During the last decades, restructuring has been the only option for thousands of companies in our country. The reasons are numerous: Maybe it is necessary to take action against high costs, the low efficiency has become a problem, or something has to be done to increase the productivity of the company with few workers. However, despite the fact that restructuring is an operation that occurs so frequently, in very few opportunities it is carried out in a complete, direct, and definitive manner. What normally happens is that companies choose to make small modifications, although they need something else, without taking into account that a large number of small modifications are more exhausting than constructive in the long run.
All companies go through a time when it is necessary to adapt to the new changes (if they do not want to disappear.) In fact, such changes seem to be the only constant, even if it sounds paradoxical. Staff, systems, processes, infrastructure, etc. need to be renewed, and this need is usually noticeable when a dilemma between growth and disappearance is present. Regrettably, many entrepreneurs are late in realizing these needs, and restructurings become more traumatic than if they were done in an organized way.

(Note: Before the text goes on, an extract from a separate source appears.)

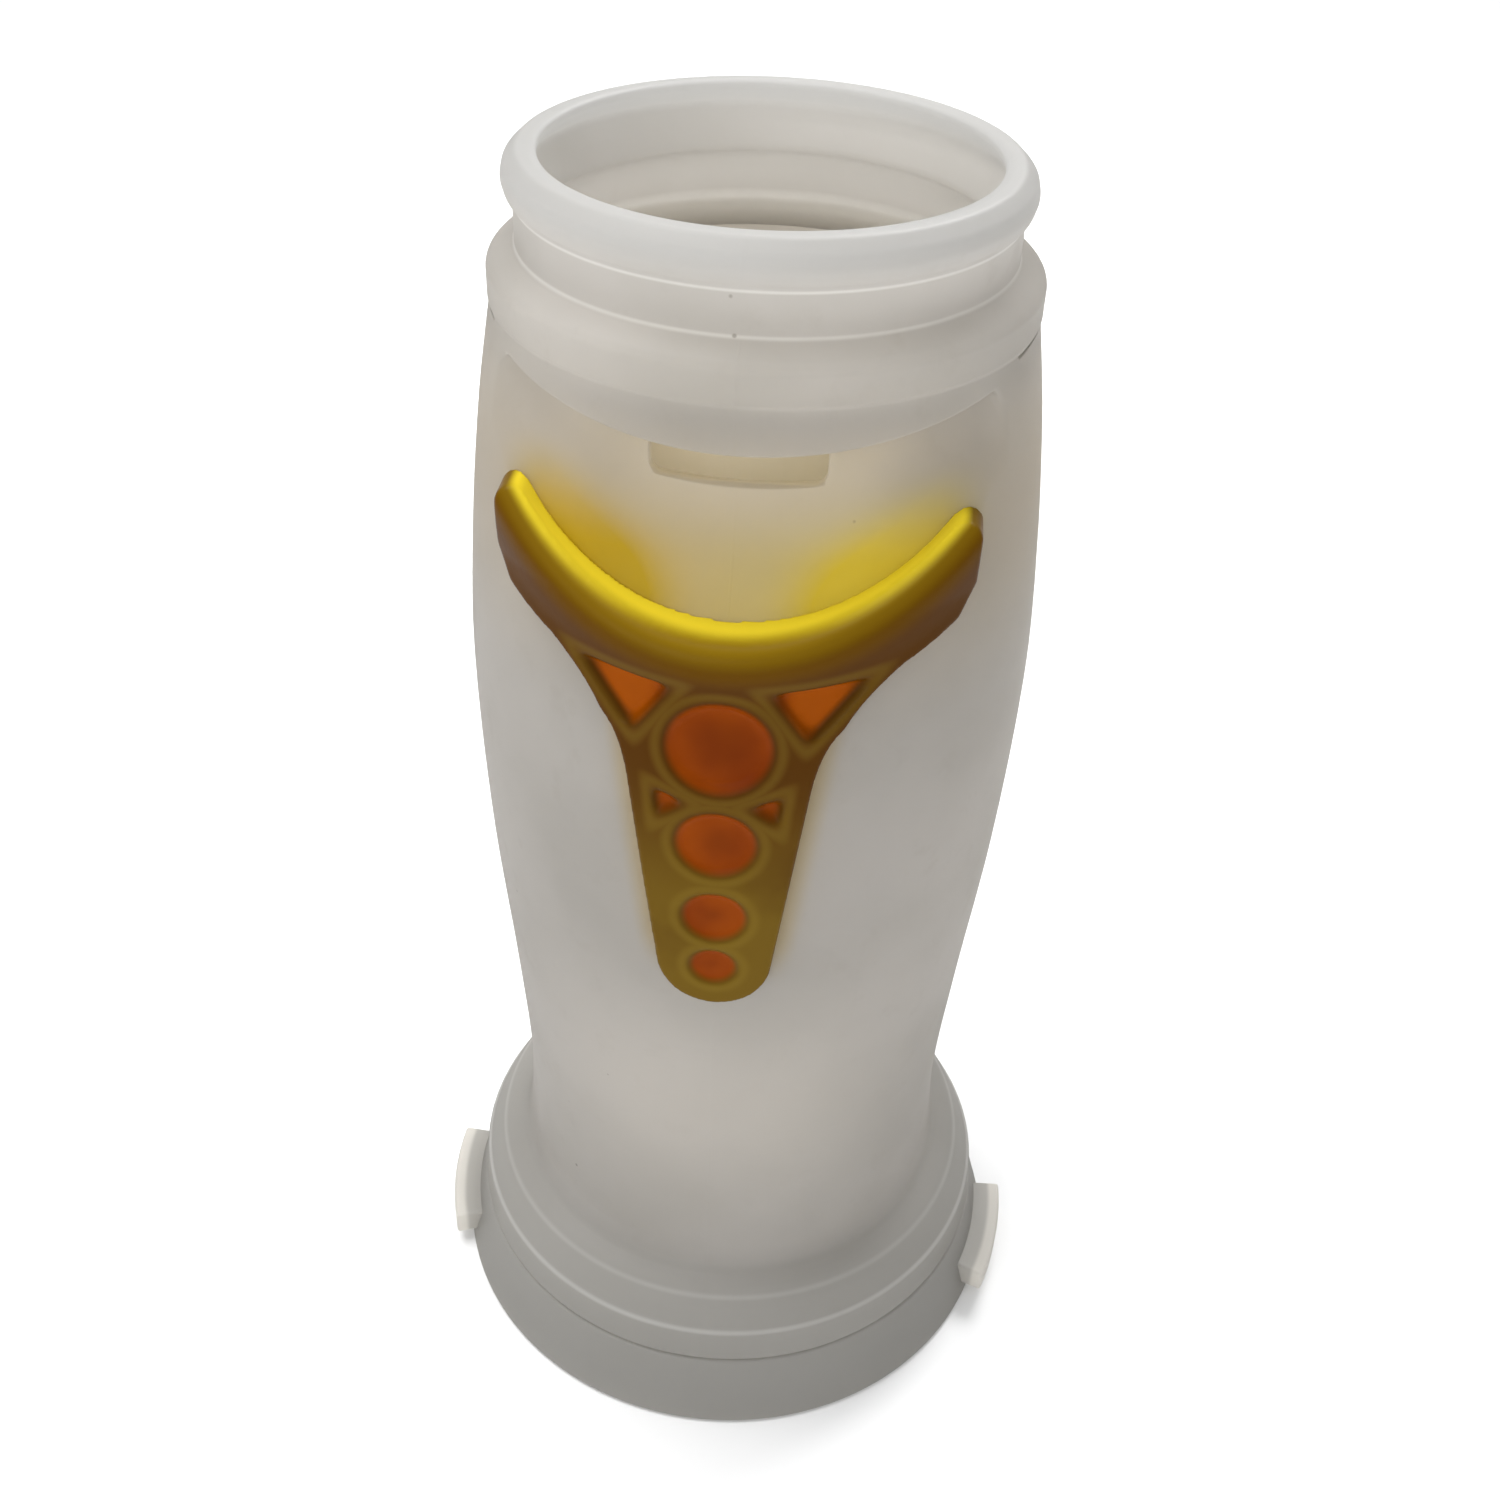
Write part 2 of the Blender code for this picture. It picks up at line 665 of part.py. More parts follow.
def build_cover(collection, cutters):
    bottom = CUP_TOP + GAP
    top = bottom + COVER_THICKNESS
    plug = CUP_RADIUS - CUP_WALL - GAP
    knob_top = top + COVER_KNOB_HEIGHT
    profile = [
        (0, knob_top),
        (COVER_KNOB_RADIUS - 0.8 * MM, knob_top),
        (COVER_KNOB_RADIUS, knob_top - 0.8 * MM),
        (COVER_KNOB_RADIUS - 0.6 * MM, top),
        (CUP_RADIUS, top),
        (CUP_RADIUS, bottom),
        (plug, bottom),
        (plug, bottom - COVER_PLUG_DEPTH),
        (plug - 1.2 * MM, bottom - COVER_PLUG_DEPTH),
        (plug - 1.2 * MM, bottom),
        (0, bottom),
    ]
    cover = turned("bait_cover", profile, collection, COARSE_STEPS, closed=False)
    for i in range(VENT_COUNT):
        angle = math.tau * (i + 0.5) / VENT_COUNT
        place = (VENT_CIRCLE * math.cos(angle), VENT_CIRCLE * math.sin(angle), bottom)
        combine(cover, build_vent("vent_%d" % (i + 1), place, cutters), "DIFFERENCE")
    return cover


def build_vent(name, place, cutters):
    mesh = bpy.data.meshes.new(name)
    shape = bmesh.new()
    bmesh.ops.create_cone(
        shape,
        cap_ends=True,
        segments=12,
        radius1=VENT_RADIUS,
        radius2=VENT_RADIUS,
        depth=8 * MM,
    )
    shape.to_mesh(mesh)
    shape.free()
    vent = bpy.data.objects.new(name, mesh)
    vent.location = place
    cutters.objects.link(vent)
    return vent


def new_pivot(name, collection):
    """An empty on the trap's vertical axis, which a moving group hangs from."""
    pivot = bpy.data.objects.new(name, None)
    pivot.empty_display_size = 20 * MM
    collection.objects.link(pivot)
    return pivot


def build():
    clear_scene()
    trap = new_collection("Wasp trap")
    cutters = new_collection("Cutters")
    frosted = new_material("frosted body", (0.78, 0.77, 0.74), 0.45, 0.55)
    yellow = new_material("yellow perch", (0.62, 0.45, 0.03), 0.35)
    inner = new_material("clear inner", (0.82, 0.83, 0.82), 0.4, 0.6)
    rubber = new_material("seal rubber", (0.08, 0.08, 0.08), 0.7)
    felt = new_material("bait felt", (0.70, 0.66, 0.55), 0.95)

    base = new_pivot("base", trap)
    housing = new_pivot("housing_twist", trap)
    cup = new_pivot("cup_lift", trap)
    cover = new_pivot("cover_lift", trap)
    housing.parent = base
    cup.parent = base
    cover.parent = cup

    finish_part(build_base_ring(trap, cutters), frosted, base)
    finish_part(build_seal(trap), rubber, base)
    finish_part(build_housing(trap, cutters), frosted, housing)
    finish_part(build_perch(trap, cutters), yellow, housing)
    finish_part(build_baffle(trap, cutters), inner, housing)
    finish_part(build_cup(trap), inner, cup)
    finish_part(build_pad(trap), felt, cup)
    finish_part(build_cover(trap, cutters), inner, cover)


build()
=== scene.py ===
import json
import math

import bmesh
import bpy
from mathutils import Euler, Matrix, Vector


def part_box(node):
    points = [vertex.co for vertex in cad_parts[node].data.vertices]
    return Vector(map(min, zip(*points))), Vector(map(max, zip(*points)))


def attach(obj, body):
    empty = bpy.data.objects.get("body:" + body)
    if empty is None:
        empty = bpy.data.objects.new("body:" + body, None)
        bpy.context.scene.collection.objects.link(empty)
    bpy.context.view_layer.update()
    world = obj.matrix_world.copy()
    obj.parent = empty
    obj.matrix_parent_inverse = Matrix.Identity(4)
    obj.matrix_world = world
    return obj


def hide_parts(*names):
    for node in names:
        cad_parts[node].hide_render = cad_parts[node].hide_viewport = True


# Wasp trap: the looks. Metres, +Z up, the entrance porch faces -Y.
MM = 0.001

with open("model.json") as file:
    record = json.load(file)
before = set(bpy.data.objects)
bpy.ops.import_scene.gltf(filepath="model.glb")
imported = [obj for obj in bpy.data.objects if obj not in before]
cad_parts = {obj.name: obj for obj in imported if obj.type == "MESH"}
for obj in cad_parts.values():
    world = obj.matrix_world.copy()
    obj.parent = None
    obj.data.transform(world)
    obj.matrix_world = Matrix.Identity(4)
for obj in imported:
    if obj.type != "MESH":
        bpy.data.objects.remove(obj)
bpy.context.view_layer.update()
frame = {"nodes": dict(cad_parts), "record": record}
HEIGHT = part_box("trap_body")[1][2]
BASE_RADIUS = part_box("base_ring")[1][1]
SEAM_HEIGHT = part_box("base_ring")[1][2]
BODY_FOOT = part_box("trap_body")[0][2]

# Housing. The stations are (height, outer radius) down its smooth side.
WALL = 1.8 * MM
COLUMNS = 420
GAP = 0.3 * MM
COLLAR_FOOT = HEIGHT - 18.5 * MM
SIDE_STATIONS = [
    (COLLAR_FOOT, 35.4 * MM),
    (168.0 * MM, 37.5 * MM),
    (150.0 * MM, 39.4 * MM),
    (130.0 * MM, 40.5 * MM),
    (100.0 * MM, 39.6 * MM),
    (70.0 * MM, 37.2 * MM),
    (46.0 * MM, 35.7 * MM),
    (30.5 * MM, 36.2 * MM),
]

# Porch: a dish scooped out of the side, drawn about a centre in the front view.
PORCH_FLOOR = 149.0 * MM
PORCH_FLOOR_LAP = 0.6 * MM
PORCH_WALL_RADIUS = 31.2 * MM
DISH_CENTRE = 190.7 * MM
DISH_EDGE = 41.7 * MM
DISH_FLAT = 22.7 * MM
DISH_SWEEP = 1.7
PORCH_END = math.radians(61.0)
PORCH_END_BLEND = math.radians(6.0)
PORCH_INSIDE_LAP = math.radians(2.6)
PORCH_ROWS = 34
LIP_HEIGHT = 176.1 * MM
LIP_ARC_RADIUS = 145.0 * MM
LIP_WIDEST = math.radians(75.0)
LIP_BAND = 1.6 * MM
COLLAR_ROWS = 4
BARREL_ROWS = 48
SLOT_MARGIN = Vector((1.2, 0, 0.5)) * MM
SLOT_CORNER = 1.5 * MM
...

So, it is important that you recognize the signs that tell you when it is time to restructure your business.
Read also: Everything You Need To Survive Organizational Restructure, by Suzzanne Uhland
One of the clearest signs that you need to restructure your business is the changes in the industry to which you belong. How long have you been doing things as you do them now? Maybe you have ignored new trends, techniques, methods, or formulas that would even help you optimize all the processes of your company. The most normal thing to expect is that technology is not the same now than the one you used when you started your business.

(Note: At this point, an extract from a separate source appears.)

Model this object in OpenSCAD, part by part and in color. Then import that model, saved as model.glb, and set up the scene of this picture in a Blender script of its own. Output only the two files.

If you are unaware of the changes taking place in your industry, you could be losing money (because prices may be changing,) as well as opportunities to do business, or even customers, since your competitors could be updated. For this reason, if you know that this is happening with your company, it is time to restructure your business significantly, and change may be the most positive thing that happens to you and your business.

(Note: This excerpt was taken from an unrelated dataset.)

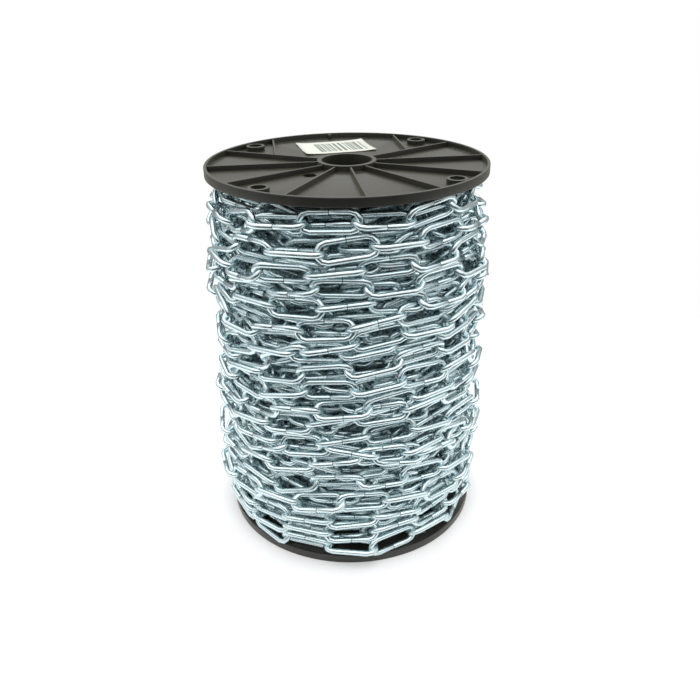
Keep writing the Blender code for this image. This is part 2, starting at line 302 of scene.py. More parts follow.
# %% Outer layer
JOINT_RADIUS = 91.5 * MM
LEAD_LINKS = 9
LEAD_HEIGHT = 250.5 * MM
FRONT_JOINTS = 7
LEAN = math.radians(18)
SLACK_LINKS = 0.15
OUTER_TURNS = [
    (4, 1, False, (236, 240, 248, 248, 251, 252, 252)),
    (-8, 2, True, (220, 226, 231, 234, 235, 235, 235)),
    (5, 0, True, (211, 215, 218, 219, 220, 221, 221)),
    (8, 0, False, (200, 204, 208, 208, 208, 207, 205)),
    (10, 1, True, (189, 193, 197, 198, 197, 196, 193)),
    (1, 1, False, (178, 177, 182, 184, 187, 189, 190)),
    (-2, -1, False, (157, 161, 165, 168, 170, 170, 169)),
    (3, 3, True, (146, 152, 165, 179, 184, 186, 187)),
    (-1, 0, False, (135, 142, 149, 158, 160, 159, 157)),
    (2, 0, False, (124, 131, 138, 143, 145, 143, 140)),
    (8, 0, True, (112, 119, 126, 131, 132, 130, 127)),
    (3, 2, True, (99, 104, 111, 122, 126, 123, 119)),
    (7, 0, True, (88, 93, 101, 105, 103, 100, 98)),
    (10, 2, True, (78, 88, 105, 91, 80, 75, 72)),
    (4, 0, True, (66, 73, 83, 88, 86, 82, 79)),
    (5, 0, False, (55, 62, 70, 75, 70, 62, 56)),
    (-3, 1, True, (42, 47, 55, 57, 50, 50, 46)),
    (11, 0, False, (31, 34, 38, 41, 38, 34, 30)),
    (10, 0, False, (22, 24, 26, 28, 25, 22, 20)),
    (9, -1, True, (14, 14, 14, 14, 14, 14, 14)),
]


def outer_layer():
    """The whole outer chain: its joints, its links' width directions, and the front joints.

    Front joints lie 2 * asin(pitch / 2 / radius) apart. A flat link has roll 0, one on edge a
    quarter turn, and all lean a little.
    """
    step = 2 * math.asin(PITCH / 2 / JOINT_RADIUS)
    half = FRONT_JOINTS // 2
    lead = math.radians(OUTER_TURNS[0][0] - 90) - (LEAD_LINKS + 1 + half) * step
    angles, heights, reaches = [np.array([x]) for x in (lead, LEAD_HEIGHT, JOINT_RADIUS)]
    quarter, anchored = [0], [False]
    for number, (fourth, ride, first_flat, front) in enumerate(OUTER_TURNS):
        angle = number * math.tau + math.radians(fourth - 90) + step * np.arange(-half, half + 1)
        count = round((angle[0] - angles[-1]) / step + SLACK_LINKS)
        share = np.arange(1, count) / count
        reach = JOINT_RADIUS + ride * MM
        between = [
            old[-1] + (new - old[-1]) * share
            for old, new in ((angles, angle[0]), (heights, front[0] * MM), (reaches, reach))]
        angles = np.concatenate([angles, between[0], angle])
        heights = np.concatenate([heights, between[1], np.array(front) * MM])
        reaches = np.concatenate([reaches, between[2], np.full(FRONT_JOINTS, reach)])
        for link in range(count):
            quarter.append(1 - quarter[-1])
        quarter.extend((link % 2 == 1) == first_flat for link in range(FRONT_JOINTS - 1))
        anchored.extend([False] * (count - 1) + [True] * FRONT_JOINTS)
    quarter, anchored = np.array(quarter, float), np.array(anchored)
    loose = np.where(anchored, 0.25, 1.0)
    heights = heights + loose * wander(len(heights), 2.0, 1.5 * MM)
    reaches = reaches + loose * wander(len(reaches), 2.0, 0.8 * MM)
    reaches = reaches + side_reach(angles, heights)
    joints = around_axis(reaches, angles, heights)
    roll = quarter[:len(joints) - 1] * math.pi / 2 + wander(len(joints) - 1, 3.0, LEAN)
    return joints, across_from_roll(joints, roll), anchored


outer_joints, outer_across, outer_anchored = outer_layer()
layers.append((outer_joints, outer_across))
drawn = np.linalg.norm(np.diff(outer_joints, axis=0), axis=-1)
print("outer links:", len(drawn), "drawn", round(drawn.min() / MM, 1), "to",
      round(drawn.max() / MM, 1), "mm long")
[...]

Another frequent reason to restructure your company is the excessive workload with which your workers have to deal. This could be seen as a good thing because there is work, they are busy, and there is money running. However, this is a sign of inefficiency. Actually, this is not much different than when the clothes are too small for a growing child: It is necessary to change them. If you can hire new members for your work team, do it: Hire people from various disciplines who know and can process all that work load so that your company is restructured and grows. In case you cannot hire new workers (for any reason, for example, the very nature of your business,) then you could reorganize the operations more intelligently and even automate some functions.
Mergers and acquisitions are also a sign that your company must undergo drastic changes. Normally, when two companies merge it is necessary to adjust the way they both operate and this means standardizing many processes. Many entrepreneurs and workers do not like this scenario, but, in reality, it is the only way that mergers and acquisitions can be carried out in practice. In the great majority of cases, it is necessary to check both companies so that there is not a duplication of functions in different workers and departments, and, on the contrary, to seek that their functions are complementary.
Of course, financial matters can also be a sign that everything must be restructured. When companies want to grow or receive a financial stimulus from the government or a foundation, they are often asked to restructure everything that has never been consciously organized. In many companies, especially the small ones, most processes are developed empirically, without a prior analysis of how things should be carried out. So, if you are about to receive cash, or if you are looking for it, you should think about restructuring your business to make the best impression on the investors.
The inability to pay the debts of the company is also a sign that you need to restructure. Saving a bankrupt company requires analyzing what is needed, what must be left over, what mistakes have been made, how much money is owed, and what strategies must be implemented to get out of the crisis. In these cases, restructuring is not optional. As Einstein said, only a madman expects different results from the same actions.
Do not wait for it to be too late. Watch the behavior of your company all the time, and if you notice some of these signs, look for your legal and financial advisors and take the necessary measures to restructure your business and go ahead as a winner.